How to manage organic waste

Anaerobic digestion of organic waste

Guide

Food and drink producers and hospitality businesses could consider anaerobic digestion of their organic waste. This involves the treatment of organic material in the absence of oxygen (air). The digestion process involves degrading material with microbes but uses a different group of naturally occurring micro-organisms to composting. This process generally has three outputs:

  • Digestate - a wetted, solid material that usually requires maturing or composting before it can be used, eg applied to soil.
  • Liquid - may be rich in nutrients and can be used as a fertiliser.
  • Biogas - can be used to generate electricity or burnt as a renewable fuel. It generally contains around 60 per cent methane, with carbon dioxide the other main component.

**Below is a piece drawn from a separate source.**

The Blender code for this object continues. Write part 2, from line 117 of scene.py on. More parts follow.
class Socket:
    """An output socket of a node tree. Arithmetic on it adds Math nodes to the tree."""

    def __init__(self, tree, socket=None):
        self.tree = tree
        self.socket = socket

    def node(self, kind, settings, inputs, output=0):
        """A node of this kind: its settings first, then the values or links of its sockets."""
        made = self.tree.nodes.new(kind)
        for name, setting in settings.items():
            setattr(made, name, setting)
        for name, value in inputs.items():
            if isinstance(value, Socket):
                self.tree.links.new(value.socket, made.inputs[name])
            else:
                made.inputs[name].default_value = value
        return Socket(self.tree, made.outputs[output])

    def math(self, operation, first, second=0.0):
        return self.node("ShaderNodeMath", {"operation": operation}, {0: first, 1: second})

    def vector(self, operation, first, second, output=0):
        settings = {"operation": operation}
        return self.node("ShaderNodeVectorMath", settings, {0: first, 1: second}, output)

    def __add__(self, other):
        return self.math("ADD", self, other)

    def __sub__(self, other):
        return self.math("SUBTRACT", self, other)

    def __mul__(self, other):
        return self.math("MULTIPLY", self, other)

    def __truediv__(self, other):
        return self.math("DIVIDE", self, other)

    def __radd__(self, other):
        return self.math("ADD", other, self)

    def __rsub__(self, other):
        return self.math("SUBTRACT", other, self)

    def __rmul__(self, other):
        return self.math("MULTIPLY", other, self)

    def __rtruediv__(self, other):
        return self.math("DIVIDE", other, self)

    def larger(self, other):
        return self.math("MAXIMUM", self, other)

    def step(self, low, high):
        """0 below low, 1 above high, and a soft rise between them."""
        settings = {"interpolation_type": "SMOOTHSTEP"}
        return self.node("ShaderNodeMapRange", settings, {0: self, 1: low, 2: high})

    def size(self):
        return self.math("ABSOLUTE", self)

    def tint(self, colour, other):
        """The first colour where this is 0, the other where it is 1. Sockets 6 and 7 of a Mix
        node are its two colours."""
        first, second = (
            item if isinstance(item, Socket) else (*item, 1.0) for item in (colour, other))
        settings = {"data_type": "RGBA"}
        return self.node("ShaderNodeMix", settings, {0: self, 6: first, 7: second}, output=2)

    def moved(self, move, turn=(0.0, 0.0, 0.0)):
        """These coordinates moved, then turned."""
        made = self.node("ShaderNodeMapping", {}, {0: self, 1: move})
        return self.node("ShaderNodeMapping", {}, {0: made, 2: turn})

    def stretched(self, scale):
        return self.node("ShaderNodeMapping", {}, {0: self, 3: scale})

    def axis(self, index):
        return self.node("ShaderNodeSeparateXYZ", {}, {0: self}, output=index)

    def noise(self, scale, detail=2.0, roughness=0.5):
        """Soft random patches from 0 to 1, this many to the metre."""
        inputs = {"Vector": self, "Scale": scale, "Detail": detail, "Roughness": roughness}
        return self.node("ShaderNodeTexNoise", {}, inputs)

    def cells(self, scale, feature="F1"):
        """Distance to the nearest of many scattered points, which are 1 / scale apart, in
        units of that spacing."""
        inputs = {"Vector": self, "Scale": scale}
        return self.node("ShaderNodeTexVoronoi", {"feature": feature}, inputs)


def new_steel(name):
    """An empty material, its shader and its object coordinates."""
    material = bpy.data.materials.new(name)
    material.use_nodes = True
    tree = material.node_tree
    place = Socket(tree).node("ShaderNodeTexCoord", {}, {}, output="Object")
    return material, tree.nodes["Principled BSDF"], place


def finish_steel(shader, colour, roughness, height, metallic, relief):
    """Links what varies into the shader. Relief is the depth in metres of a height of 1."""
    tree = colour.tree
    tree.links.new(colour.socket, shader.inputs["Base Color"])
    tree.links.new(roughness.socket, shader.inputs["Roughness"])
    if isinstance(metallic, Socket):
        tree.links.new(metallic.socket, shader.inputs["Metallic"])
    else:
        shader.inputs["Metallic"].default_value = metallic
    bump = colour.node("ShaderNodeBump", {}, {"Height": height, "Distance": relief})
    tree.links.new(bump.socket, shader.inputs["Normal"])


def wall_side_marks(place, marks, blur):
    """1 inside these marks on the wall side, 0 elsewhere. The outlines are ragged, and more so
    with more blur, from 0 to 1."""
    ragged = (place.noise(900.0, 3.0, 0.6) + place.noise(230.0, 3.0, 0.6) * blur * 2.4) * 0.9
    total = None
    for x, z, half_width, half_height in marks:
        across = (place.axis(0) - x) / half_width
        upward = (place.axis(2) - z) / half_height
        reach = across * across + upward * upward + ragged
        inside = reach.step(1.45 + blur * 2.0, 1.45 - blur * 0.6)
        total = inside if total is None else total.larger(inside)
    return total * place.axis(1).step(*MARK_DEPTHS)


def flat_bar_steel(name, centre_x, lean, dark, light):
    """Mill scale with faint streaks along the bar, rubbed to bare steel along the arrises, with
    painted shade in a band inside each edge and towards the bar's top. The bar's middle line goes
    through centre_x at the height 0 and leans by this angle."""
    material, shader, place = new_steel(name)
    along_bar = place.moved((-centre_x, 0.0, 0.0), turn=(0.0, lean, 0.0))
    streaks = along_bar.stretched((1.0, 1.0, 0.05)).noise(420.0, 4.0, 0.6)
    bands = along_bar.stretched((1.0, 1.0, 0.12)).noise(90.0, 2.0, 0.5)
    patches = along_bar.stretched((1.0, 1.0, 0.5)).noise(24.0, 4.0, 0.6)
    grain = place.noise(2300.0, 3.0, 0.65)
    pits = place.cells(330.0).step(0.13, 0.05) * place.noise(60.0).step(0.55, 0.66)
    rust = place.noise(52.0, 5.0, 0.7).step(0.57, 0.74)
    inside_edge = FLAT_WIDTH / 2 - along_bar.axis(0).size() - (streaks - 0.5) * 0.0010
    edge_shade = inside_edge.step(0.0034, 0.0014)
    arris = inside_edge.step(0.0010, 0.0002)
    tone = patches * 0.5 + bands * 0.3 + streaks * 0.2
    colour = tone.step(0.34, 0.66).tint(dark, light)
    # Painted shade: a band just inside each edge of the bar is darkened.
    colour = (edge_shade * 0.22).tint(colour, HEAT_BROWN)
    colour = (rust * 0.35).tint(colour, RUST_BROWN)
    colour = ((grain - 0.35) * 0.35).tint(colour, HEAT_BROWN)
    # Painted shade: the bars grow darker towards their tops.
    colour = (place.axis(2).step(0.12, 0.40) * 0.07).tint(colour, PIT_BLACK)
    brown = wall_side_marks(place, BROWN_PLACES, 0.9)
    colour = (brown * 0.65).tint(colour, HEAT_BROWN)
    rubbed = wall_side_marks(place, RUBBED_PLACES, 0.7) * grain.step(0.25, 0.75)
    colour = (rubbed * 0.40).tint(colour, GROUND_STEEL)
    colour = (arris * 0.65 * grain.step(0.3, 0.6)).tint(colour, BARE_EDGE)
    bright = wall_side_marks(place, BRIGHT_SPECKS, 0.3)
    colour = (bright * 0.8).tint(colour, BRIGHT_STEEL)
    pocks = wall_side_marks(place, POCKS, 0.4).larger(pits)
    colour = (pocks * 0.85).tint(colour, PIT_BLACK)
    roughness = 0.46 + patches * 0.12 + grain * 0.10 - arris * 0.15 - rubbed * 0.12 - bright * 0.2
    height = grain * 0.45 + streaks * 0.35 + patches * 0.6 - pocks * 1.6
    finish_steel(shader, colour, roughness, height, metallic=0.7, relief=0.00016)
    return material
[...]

An important difference between composting and anaerobic digestion is that biogas is released during the fermentation process. Biogas is suitable for use in some gas engines and is often used in combined heat and power units to generate electricity and heat.

If you intend to set up your own anaerobic digestion system, check whether you need authorisation from the Northern Ireland Environment Agency. If you use a system operated by another organisation, check they are authorised to operate it.

The outputs from anaerobic digestion are still waste unless they have been produced on farms using certain waste types. They are therefore still subject to waste regulation and their use must be registered under a waste exemption or an environmental permit.

To make sure the use of anaerobic digestate isn't regulated by waste legislation you should meet the requirements of the quality protocol for anaerobic digestate.

Digester system design

There are various digester designs, each suited to different circumstances. The design of an anaerobic digestion system provides the optimum conditions in which micro-organisms can flourish and degrade the waste. This requires:

  • a balanced and predictable internal environment
  • control of the rate of input and output and process conditions such as temperature and acidity

Wet digestion of organic waste

This type of digester has technology that is proven, robust and relatively simple to operate. The digestion of dense materials such as food waste and similar solids/semi-solids requires their dilution in a large volume of water so any solid output will need to be dewatered. Liquid outputs can be recycled within the process to reintroduce the bacteria and reduce water use.

Dry digestion of organic waste

High solids processes are not dry. The waste is processed at 20 to 40 per cent moisture, generally as a pumpable mass blended to the correct consistency using specialist equipment and injected into the digester. Virtually no liquid make-up is required and the liquid output is modest. This liquid tends to have a relatively high nutrient content and is a useful fertiliser.

Dry digesters can be horizontal and may have a void above the digestion mass, which can act as a buffer for low pressure biogas production and storage. This removes the need for additional gas management and separate storage vessels.

Digester biosecurity

Traditional wastewater anaerobic digestion systems operate at a relatively low temperature of around 35°C. At these temperatures the mass is transformed substantially, coupled with biogas release, but harmful micro-organisms and parasites may not be eliminated. Organic wastes must be subjected to controlled pasteurisation involving temperatures of 55-70°C.